A professional chef would call it technique. A neuroscientist might call it procedural memory. Either way, it doesn't transfer through a recipe.

Your Brain Is Doing Something Wild With That Flavor

Here's where it gets interesting. Even if you somehow replicated every variable perfectly — the same ingredients, the same technique, the same timing — there's a solid scientific argument that it still wouldn't taste the same to you.

That's because flavor is not just a chemical event happening on your tongue. It's a full-brain experience, and memory is deeply wired into it.

Researchers in sensory psychology have documented what's sometimes called nostalgia-driven taste bias — the measurable phenomenon where emotional context changes how we perceive flavor. When we eat something connected to a powerful memory, the brain doesn't just process the taste. It layers in the emotional residue of every previous time we've eaten that thing. The warmth of the kitchen. The sound of a football game in the background. The specific feeling of being twelve years old and having nowhere to be.

This isn't sentiment. It's neuroscience. The limbic system, which governs both emotion and memory, is directly connected to the olfactory system — our sense of smell, which is the most powerful trigger of autobiographical memory we have. The smell of that red sauce hits the same neural pathways as the memory of who you were when you first ate it. You're not just tasting the food. You're tasting the context.

Which means when you make it yourself, in your own kitchen, without her there — the context is different. And so, inevitably, is the experience.

The Cook Is an Ingredient

There's a phrase that floats around in food writing that sounds poetic but is actually quite literal: the cook is an ingredient.

Think about what that means practically. Two people making the same soup will stir it differently, taste it at different points, add a little more of this, hold back on that. One person runs hot and keeps the burner higher than the recipe suggests. Another is cautious, always pulling back. These micro-decisions, made intuitively and without much conscious thought, compound over the course of an hour of cooking into something genuinely different.

And then there's the question of care — which sounds soft until you consider that cooking with attention and intention produces measurably different results than cooking on autopilot. A cook who tastes as they go, adjusts constantly, and has a specific person in mind while they're making something is simply going to make something different than a cook who's trying to replicate a dish from memory while also answering texts.

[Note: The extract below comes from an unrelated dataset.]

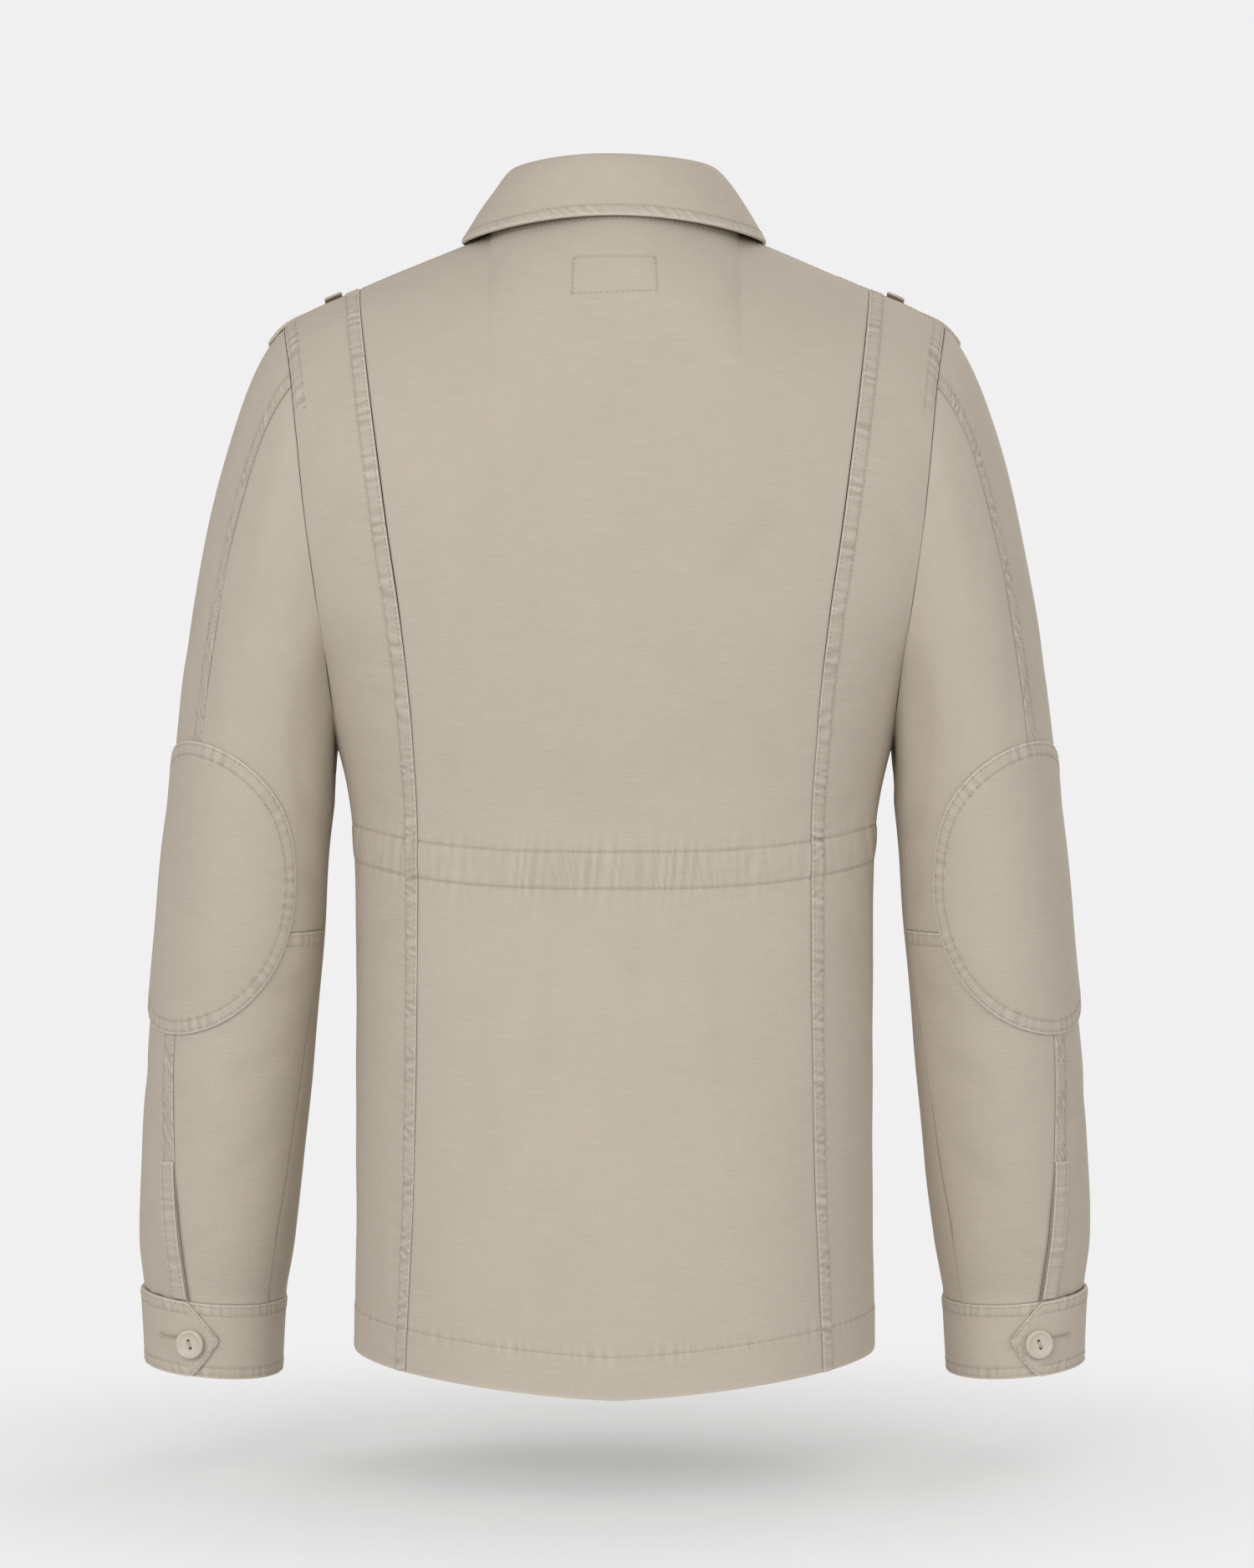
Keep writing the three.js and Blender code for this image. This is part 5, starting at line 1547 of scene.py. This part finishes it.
    def cuff(self, side: Side) -> None:
        """Makes the cuff, one strip wound round the wrist with its pointed tab over its start."""
        length, depth = 315.0, self.cuff_depth
        near, far = self.cuff_rows
        along = spread(0, length, 1.9, (length,), fine=0.8, reach=2.5) / length
        down = spread(0, depth, 2.2, (0.0, near, far, depth - far, depth - near, depth), fine=0.8, reach=1.1) / depth
        degrees = mix(self.cuff_start, self.tab_tip, along)[None, :]
        tab = np.clip((self.tab_corner - degrees) / (self.tab_corner - self.tab_tip), 0, 1)
        share = mix(self.tab_top * tab, 1 - self.tab_foot * tab**1.4, down[:, None])
        lap = self.cuff_wall + LAP_GAP
        points, out = self.cuff_place(np.radians(degrees), share, lap * ease((-degrees - 235) / 55) + 0 * share)
        cloth = Cloth(points, out)
        seed = side.seed
        for edge in (cloth.from_first, cloth.from_last):
            wave = ripple(cloth.from_left, 5.2, 0.5 + seed + 0.01 * float(edge[0, 0]))
            between = ease((far + 2 - edge) / 2.5)
            # The puckers by the edge get painted light on their crests and painted shade in their valleys
            cloth.work(0.42 * wave * between, 0.3 * wave * between)
            # The stitch grooves are painted darker as shade
            cloth.work(-0.32 * groove(edge - near, 0.6), -0.3 * groove(edge - near, 0.7))
            plain = 1 - ease(tab * 6)
            cloth.work(-0.32 * groove(edge - far, 0.6) * plain, -0.3 * groove(edge - far, 0.7) * plain)
            cloth.roll(edge, depth=0.5)
        cloth.roll(cloth.from_right, depth=0.5)
        cloth.sway(0.25, 1.2 + seed, 50.0)
        upper = np.broadcast_to(degrees < -235, share.shape)
        buttonhole(cloth, (264.2, -645.2), (254.3, -645.8), upper & (cloth.out[..., 1] > 0.1))
        wide = np.minimum(cloth.from_first[-1], 99) > 2 * near + 1.5
        before_tab = degrees[0] > self.tab_corner
        for edge in (cloth.from_first, cloth.from_last):
            cloth.stitch(cloth.trace(edge, near, by_row=False), keep=lambda points, wide=wide: wide)
            cloth.stitch(cloth.trace(edge, far, by_row=False), keep=lambda points, on=before_tab: on)
        dress(cloth, "cuff", self.finishes.twill, self.finishes,
              wall=self.cuff_wall, side=side)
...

Your grandmother wasn't just executing a recipe. She was cooking for you, with the particular attentiveness that comes from loving someone.

What This Means for the Recipes We're Trying to Save

There's a bittersweet undercurrent to all of this, especially for families who've lost someone whose cooking was irreplaceable. The dish can't be perfectly recreated. The science is pretty clear on that.

But here's what can happen: over time, your version of it becomes its own thing. You make it enough times that your hands learn it. Your kitchen starts to smell like it. The people you feed it to build their own memories around your version. The recipe doesn't die — it evolves, the way it always has, carried forward by whoever picks it up next.

That's actually how most of the dishes we think of as "traditional" came to exist. Someone's grandmother adapted her mother's version, who adapted it from hers, each generation leaving their handprint on it.

Cook With Her, If You Still Can

If there's one practical takeaway from all of this, it's this: if the person whose cooking you're trying to learn is still around, cook with them. Not just nearby. Actually in the kitchen, watching their hands, asking questions they've never been asked before.

How hard are you stirring that? What does "done" smell like to you? How do you know when the oil is ready?

Those answers won't fit on a notecard. But they'll live in your hands for the rest of your life. And someday, someone might taste your version and say it's not quite the same — and mean it as the highest possible compliment.